Directive: Output, please, exactly those lines of the listing that come before the line with "filtered intake cap.", along with that line itself.

Supplied information:
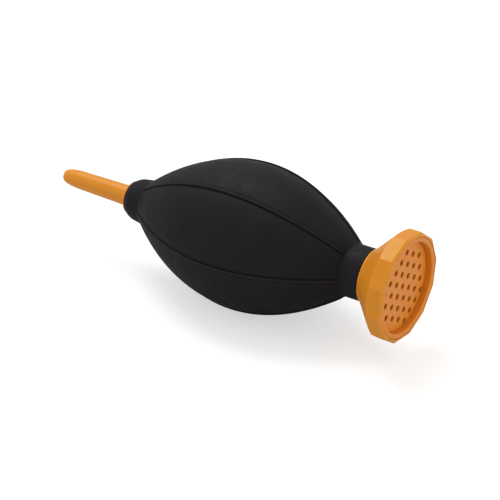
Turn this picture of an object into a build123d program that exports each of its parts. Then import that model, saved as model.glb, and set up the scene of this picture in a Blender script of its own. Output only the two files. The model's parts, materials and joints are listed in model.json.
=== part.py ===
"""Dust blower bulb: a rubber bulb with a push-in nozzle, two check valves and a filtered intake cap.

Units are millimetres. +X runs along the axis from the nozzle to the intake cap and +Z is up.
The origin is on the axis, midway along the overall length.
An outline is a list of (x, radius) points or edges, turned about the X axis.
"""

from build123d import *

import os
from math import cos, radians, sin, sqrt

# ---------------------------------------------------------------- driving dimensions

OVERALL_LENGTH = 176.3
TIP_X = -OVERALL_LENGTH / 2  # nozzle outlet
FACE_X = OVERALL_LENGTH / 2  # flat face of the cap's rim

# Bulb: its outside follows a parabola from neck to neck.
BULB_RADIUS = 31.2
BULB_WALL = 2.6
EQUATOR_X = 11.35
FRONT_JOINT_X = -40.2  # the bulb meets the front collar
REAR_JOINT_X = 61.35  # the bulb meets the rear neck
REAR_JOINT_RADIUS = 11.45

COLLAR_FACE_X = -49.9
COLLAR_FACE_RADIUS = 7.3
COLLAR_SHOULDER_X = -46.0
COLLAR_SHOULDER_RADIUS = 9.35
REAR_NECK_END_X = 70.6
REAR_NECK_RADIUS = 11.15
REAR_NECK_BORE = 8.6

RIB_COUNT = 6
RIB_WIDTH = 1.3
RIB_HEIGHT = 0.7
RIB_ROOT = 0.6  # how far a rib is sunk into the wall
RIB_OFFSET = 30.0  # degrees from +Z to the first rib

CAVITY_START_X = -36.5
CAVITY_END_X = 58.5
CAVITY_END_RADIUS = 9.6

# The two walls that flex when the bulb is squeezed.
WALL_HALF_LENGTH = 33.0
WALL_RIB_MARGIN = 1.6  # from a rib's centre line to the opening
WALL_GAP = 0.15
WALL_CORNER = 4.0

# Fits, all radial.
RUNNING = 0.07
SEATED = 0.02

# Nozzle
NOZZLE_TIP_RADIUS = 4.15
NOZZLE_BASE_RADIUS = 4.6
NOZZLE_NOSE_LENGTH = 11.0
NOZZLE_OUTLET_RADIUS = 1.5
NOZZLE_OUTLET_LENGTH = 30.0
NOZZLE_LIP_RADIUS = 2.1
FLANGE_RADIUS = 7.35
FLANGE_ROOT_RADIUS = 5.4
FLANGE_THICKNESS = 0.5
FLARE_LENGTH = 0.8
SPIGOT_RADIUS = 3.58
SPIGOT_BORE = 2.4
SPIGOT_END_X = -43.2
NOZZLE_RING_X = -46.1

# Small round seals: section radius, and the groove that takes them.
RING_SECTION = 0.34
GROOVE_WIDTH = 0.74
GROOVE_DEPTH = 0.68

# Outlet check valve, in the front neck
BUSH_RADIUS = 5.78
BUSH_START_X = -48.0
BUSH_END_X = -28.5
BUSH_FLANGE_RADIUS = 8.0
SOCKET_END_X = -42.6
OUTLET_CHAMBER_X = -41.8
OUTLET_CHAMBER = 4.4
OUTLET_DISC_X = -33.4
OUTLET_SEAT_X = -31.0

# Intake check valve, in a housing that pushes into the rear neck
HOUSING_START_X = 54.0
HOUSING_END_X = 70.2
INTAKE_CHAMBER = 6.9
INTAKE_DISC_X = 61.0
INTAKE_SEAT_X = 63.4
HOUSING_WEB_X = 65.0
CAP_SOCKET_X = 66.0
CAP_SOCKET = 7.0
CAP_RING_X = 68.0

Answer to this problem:
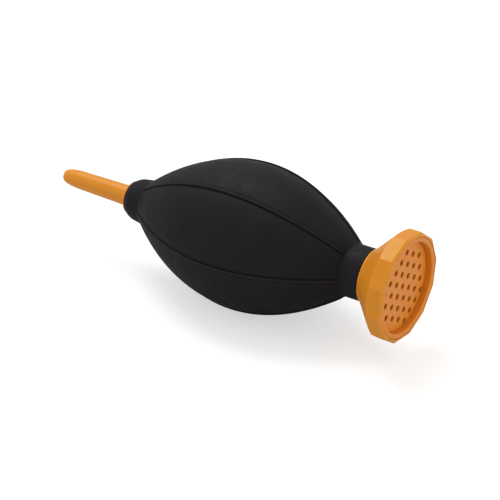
Turn this picture of an object into a build123d program that exports each of its parts. Then import that model, saved as model.glb, and set up the scene of this picture in a Blender script of its own. Output only the two files. The model's parts, materials and joints are listed in model.json.
=== part.py ===
"""Dust blower bulb: a rubber bulb with a push-in nozzle, two check valves and a filtered intake cap.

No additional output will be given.